(Set exercise) Set down word for word each line from the start of the listing through the line that contains "kingpin: float = 110.0", both included.

(Data excerpt)
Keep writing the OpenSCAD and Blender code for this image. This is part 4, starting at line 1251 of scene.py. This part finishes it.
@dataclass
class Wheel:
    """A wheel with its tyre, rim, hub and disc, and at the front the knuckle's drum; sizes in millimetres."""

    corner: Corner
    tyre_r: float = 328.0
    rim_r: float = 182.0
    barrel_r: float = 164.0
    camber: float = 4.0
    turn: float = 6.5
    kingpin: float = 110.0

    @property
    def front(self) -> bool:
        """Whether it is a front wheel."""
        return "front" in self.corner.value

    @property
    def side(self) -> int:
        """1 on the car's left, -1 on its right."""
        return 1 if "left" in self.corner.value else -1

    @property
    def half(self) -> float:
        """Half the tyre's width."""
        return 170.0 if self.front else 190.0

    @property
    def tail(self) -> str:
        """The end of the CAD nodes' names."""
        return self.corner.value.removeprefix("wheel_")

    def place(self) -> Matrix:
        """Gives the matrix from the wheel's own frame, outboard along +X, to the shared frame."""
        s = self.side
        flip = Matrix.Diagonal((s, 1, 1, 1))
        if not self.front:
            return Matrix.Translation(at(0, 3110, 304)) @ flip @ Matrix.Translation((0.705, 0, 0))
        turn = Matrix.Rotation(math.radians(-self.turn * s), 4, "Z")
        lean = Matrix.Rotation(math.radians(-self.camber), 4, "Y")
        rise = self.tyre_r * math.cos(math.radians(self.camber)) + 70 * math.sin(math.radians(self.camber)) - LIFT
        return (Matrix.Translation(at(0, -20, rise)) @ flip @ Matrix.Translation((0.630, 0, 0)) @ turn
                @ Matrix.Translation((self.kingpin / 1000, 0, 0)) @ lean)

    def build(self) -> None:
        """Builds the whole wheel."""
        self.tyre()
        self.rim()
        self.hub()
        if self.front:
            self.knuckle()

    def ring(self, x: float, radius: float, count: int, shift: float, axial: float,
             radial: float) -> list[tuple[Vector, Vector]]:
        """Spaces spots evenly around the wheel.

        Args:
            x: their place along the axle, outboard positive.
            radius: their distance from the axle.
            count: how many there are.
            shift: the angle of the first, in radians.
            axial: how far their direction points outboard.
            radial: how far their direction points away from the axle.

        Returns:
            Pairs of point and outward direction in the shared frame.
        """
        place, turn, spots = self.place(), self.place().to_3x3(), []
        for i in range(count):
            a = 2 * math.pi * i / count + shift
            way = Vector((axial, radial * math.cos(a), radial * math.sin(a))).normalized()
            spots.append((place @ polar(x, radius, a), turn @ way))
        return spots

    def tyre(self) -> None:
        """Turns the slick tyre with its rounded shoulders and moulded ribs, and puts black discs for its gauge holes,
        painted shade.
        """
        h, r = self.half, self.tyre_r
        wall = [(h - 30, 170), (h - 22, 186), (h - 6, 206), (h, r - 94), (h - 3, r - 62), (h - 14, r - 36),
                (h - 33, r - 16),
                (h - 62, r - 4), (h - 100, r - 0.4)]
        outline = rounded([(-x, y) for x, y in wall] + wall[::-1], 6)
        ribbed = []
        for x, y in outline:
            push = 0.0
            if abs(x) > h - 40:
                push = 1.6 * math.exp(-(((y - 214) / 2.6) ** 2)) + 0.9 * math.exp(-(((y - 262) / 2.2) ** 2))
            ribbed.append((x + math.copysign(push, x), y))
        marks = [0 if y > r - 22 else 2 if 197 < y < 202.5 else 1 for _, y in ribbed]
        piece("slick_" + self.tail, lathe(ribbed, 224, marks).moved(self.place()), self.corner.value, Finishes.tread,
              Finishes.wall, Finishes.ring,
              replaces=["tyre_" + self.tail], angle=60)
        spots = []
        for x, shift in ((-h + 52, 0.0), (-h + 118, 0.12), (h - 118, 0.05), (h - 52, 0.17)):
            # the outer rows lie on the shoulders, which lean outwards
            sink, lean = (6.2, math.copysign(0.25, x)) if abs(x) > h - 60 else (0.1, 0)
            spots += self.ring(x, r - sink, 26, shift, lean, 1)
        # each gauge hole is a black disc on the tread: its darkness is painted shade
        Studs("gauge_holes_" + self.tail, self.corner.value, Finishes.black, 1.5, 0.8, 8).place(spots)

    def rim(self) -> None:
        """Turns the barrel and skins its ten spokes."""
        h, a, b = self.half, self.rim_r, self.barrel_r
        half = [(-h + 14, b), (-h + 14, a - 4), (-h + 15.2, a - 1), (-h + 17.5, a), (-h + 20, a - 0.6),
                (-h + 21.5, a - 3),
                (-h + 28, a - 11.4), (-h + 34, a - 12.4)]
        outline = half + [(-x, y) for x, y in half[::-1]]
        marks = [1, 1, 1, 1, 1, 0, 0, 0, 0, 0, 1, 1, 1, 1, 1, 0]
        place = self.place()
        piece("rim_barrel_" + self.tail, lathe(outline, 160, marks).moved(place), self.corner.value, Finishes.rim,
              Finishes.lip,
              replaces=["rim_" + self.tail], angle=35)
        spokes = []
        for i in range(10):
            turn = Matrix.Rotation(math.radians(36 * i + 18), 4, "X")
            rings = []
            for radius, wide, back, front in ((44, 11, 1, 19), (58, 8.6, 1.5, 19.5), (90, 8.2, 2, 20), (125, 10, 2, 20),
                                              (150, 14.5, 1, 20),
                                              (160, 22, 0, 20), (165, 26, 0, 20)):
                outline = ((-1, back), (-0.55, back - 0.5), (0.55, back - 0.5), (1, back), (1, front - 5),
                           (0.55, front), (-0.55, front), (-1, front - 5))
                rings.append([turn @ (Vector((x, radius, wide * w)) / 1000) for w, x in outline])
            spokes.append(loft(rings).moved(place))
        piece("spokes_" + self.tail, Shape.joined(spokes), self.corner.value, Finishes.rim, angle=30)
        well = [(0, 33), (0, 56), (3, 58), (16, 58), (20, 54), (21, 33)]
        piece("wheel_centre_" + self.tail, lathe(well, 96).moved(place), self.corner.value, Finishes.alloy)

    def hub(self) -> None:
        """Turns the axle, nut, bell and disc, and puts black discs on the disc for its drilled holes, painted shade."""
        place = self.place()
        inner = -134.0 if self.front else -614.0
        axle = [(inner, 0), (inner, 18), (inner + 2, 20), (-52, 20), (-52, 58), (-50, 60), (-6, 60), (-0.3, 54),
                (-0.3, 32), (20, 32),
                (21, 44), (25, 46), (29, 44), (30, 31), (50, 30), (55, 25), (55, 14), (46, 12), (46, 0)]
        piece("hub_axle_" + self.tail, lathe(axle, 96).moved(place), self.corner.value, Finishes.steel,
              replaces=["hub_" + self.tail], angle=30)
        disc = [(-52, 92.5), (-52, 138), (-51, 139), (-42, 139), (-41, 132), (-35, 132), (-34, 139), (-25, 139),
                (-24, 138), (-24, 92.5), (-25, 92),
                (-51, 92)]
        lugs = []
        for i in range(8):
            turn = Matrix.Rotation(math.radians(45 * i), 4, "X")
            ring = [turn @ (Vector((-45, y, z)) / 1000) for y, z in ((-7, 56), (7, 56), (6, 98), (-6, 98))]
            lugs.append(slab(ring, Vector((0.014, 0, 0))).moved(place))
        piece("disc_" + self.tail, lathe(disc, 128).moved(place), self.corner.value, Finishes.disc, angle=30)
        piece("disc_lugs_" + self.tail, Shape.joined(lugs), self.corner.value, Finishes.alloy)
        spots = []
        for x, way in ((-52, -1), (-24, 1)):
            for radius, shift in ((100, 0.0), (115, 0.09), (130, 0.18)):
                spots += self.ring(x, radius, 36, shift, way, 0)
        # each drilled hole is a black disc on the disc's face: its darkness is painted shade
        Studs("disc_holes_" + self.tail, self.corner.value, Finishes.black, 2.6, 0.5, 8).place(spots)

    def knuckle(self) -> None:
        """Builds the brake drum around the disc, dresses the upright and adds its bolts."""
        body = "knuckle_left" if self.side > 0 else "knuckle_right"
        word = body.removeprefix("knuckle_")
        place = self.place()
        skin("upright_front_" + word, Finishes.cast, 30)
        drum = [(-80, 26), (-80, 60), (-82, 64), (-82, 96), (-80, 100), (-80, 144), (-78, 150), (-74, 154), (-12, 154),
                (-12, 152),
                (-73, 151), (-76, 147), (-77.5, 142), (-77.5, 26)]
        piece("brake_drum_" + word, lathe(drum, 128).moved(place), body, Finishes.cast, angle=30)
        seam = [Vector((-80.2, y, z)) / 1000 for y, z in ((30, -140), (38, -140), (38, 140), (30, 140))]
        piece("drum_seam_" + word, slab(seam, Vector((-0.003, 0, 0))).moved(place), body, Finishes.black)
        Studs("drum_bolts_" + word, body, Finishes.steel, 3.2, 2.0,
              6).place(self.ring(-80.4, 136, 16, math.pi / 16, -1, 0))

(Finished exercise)
Keep writing the OpenSCAD and Blender code for this image. This is part 4, starting at line 1251 of scene.py. This part finishes it.
@dataclass
class Wheel:
    """A wheel with its tyre, rim, hub and disc, and at the front the knuckle's drum; sizes in millimetres."""

    corner: Corner
    tyre_r: float = 328.0
    rim_r: float = 182.0
    barrel_r: float = 164.0
    camber: float = 4.0
    turn: float = 6.5
    kingpin: float = 110.0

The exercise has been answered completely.